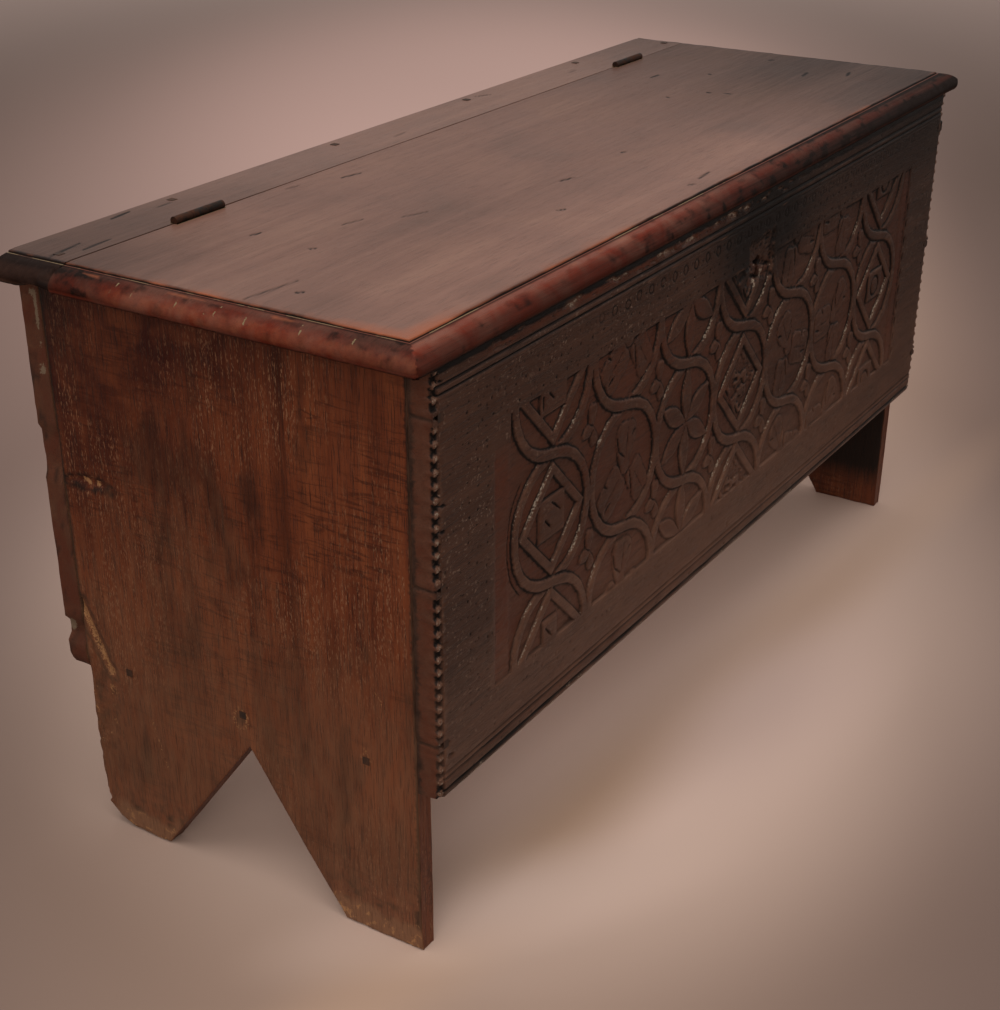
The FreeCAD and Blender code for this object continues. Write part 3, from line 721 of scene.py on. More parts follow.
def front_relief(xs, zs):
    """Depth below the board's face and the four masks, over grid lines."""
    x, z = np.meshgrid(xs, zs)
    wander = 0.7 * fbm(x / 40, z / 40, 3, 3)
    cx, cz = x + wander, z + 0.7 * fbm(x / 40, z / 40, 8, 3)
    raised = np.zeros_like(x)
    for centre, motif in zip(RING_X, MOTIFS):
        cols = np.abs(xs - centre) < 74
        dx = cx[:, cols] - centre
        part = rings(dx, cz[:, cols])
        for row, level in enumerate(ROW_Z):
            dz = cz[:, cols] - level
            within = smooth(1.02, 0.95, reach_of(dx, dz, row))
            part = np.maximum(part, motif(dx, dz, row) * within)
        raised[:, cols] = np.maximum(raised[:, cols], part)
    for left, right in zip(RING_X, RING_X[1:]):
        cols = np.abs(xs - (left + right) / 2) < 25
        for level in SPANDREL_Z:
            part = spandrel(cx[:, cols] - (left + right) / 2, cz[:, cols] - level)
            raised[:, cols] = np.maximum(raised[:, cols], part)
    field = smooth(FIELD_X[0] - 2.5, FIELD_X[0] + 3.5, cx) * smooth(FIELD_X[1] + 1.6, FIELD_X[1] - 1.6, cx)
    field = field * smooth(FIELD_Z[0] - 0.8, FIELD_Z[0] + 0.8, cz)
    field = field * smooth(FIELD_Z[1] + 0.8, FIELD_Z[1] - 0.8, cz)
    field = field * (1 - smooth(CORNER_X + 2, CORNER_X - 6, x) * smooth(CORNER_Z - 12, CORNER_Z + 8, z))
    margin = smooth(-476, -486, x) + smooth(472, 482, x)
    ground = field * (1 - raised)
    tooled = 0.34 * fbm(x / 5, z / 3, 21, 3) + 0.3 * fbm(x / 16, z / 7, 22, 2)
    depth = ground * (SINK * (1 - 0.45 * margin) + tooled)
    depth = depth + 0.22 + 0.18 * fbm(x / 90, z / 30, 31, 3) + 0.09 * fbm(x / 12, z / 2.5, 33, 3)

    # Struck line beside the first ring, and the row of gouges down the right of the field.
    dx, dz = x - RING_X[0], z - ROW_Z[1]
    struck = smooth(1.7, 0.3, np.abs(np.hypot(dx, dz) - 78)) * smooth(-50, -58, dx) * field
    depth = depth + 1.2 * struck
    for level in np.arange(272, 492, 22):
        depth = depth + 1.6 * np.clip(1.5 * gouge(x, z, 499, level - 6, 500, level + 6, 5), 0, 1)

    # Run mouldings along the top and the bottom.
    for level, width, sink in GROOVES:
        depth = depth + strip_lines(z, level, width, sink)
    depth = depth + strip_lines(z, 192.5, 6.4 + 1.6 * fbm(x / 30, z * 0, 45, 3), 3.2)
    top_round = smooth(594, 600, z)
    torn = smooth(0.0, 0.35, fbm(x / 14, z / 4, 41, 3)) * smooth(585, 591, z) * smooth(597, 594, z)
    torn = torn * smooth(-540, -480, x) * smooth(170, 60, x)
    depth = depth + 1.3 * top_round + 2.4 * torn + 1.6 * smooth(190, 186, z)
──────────
What the exercise asks: Repeat the data verbatim.

Solved problem:
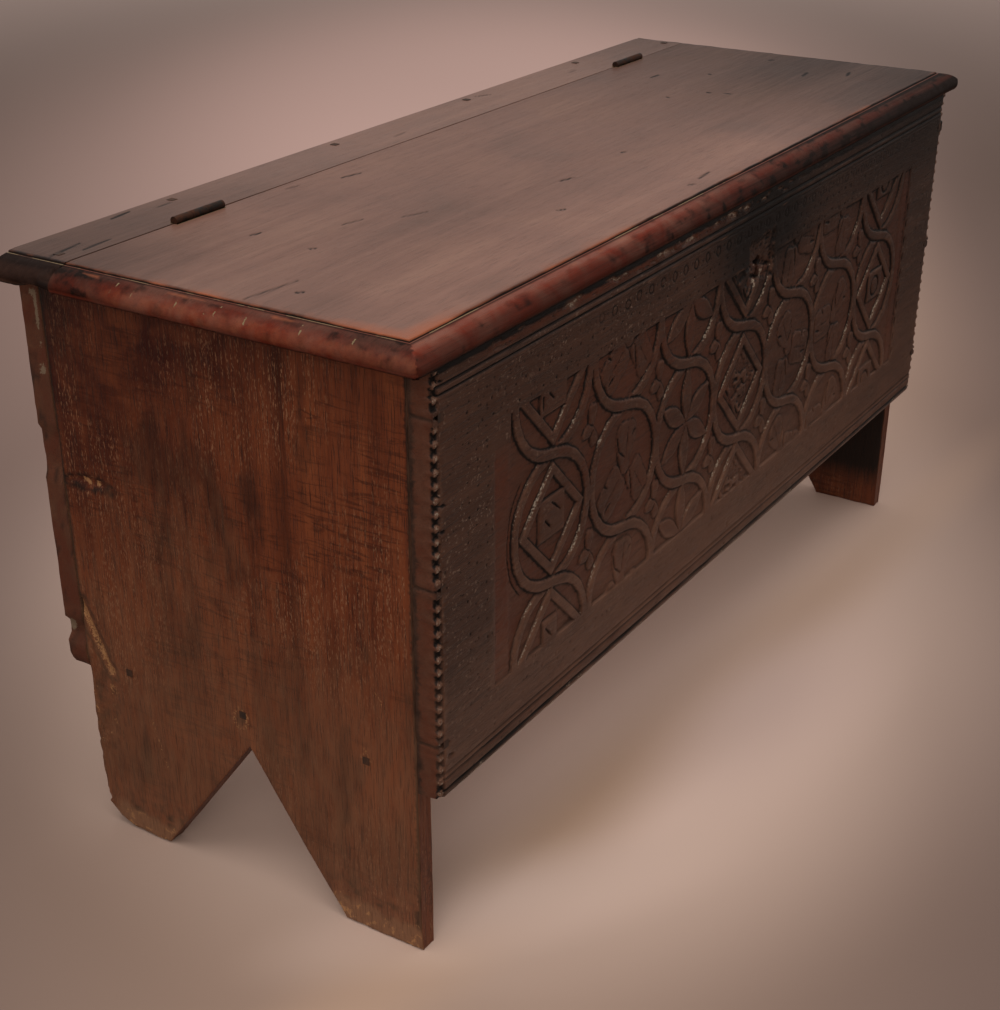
The FreeCAD and Blender code for this object continues. Write part 3, from line 721 of scene.py on. More parts follow.
def front_relief(xs, zs):
    """Depth below the board's face and the four masks, over grid lines."""
    x, z = np.meshgrid(xs, zs)
    wander = 0.7 * fbm(x / 40, z / 40, 3, 3)
    cx, cz = x + wander, z + 0.7 * fbm(x / 40, z / 40, 8, 3)
    raised = np.zeros_like(x)
    for centre, motif in zip(RING_X, MOTIFS):
        cols = np.abs(xs - centre) < 74
        dx = cx[:, cols] - centre
        part = rings(dx, cz[:, cols])
        for row, level in enumerate(ROW_Z):
            dz = cz[:, cols] - level
            within = smooth(1.02, 0.95, reach_of(dx, dz, row))
            part = np.maximum(part, motif(dx, dz, row) * within)
        raised[:, cols] = np.maximum(raised[:, cols], part)
    for left, right in zip(RING_X, RING_X[1:]):
        cols = np.abs(xs - (left + right) / 2) < 25
        for level in SPANDREL_Z:
            part = spandrel(cx[:, cols] - (left + right) / 2, cz[:, cols] - level)
            raised[:, cols] = np.maximum(raised[:, cols], part)
    field = smooth(FIELD_X[0] - 2.5, FIELD_X[0] + 3.5, cx) * smooth(FIELD_X[1] + 1.6, FIELD_X[1] - 1.6, cx)
    field = field * smooth(FIELD_Z[0] - 0.8, FIELD_Z[0] + 0.8, cz)
    field = field * smooth(FIELD_Z[1] + 0.8, FIELD_Z[1] - 0.8, cz)
    field = field * (1 - smooth(CORNER_X + 2, CORNER_X - 6, x) * smooth(CORNER_Z - 12, CORNER_Z + 8, z))
    margin = smooth(-476, -486, x) + smooth(472, 482, x)
    ground = field * (1 - raised)
    tooled = 0.34 * fbm(x / 5, z / 3, 21, 3) + 0.3 * fbm(x / 16, z / 7, 22, 2)
    depth = ground * (SINK * (1 - 0.45 * margin) + tooled)
    depth = depth + 0.22 + 0.18 * fbm(x / 90, z / 30, 31, 3) + 0.09 * fbm(x / 12, z / 2.5, 33, 3)

    # Struck line beside the first ring, and the row of gouges down the right of the field.
    dx, dz = x - RING_X[0], z - ROW_Z[1]
    struck = smooth(1.7, 0.3, np.abs(np.hypot(dx, dz) - 78)) * smooth(-50, -58, dx) * field
    depth = depth + 1.2 * struck
    for level in np.arange(272, 492, 22):
        depth = depth + 1.6 * np.clip(1.5 * gouge(x, z, 499, level - 6, 500, level + 6, 5), 0, 1)

    # Run mouldings along the top and the bottom.
    for level, width, sink in GROOVES:
        depth = depth + strip_lines(z, level, width, sink)
    depth = depth + strip_lines(z, 192.5, 6.4 + 1.6 * fbm(x / 30, z * 0, 45, 3), 3.2)
    top_round = smooth(594, 600, z)
    torn = smooth(0.0, 0.35, fbm(x / 14, z / 4, 41, 3)) * smooth(585, 591, z) * smooth(597, 594, z)
    torn = torn * smooth(-540, -480, x) * smooth(170, 60, x)
    depth = depth + 1.3 * top_round + 2.4 * torn + 1.6 * smooth(190, 186, z)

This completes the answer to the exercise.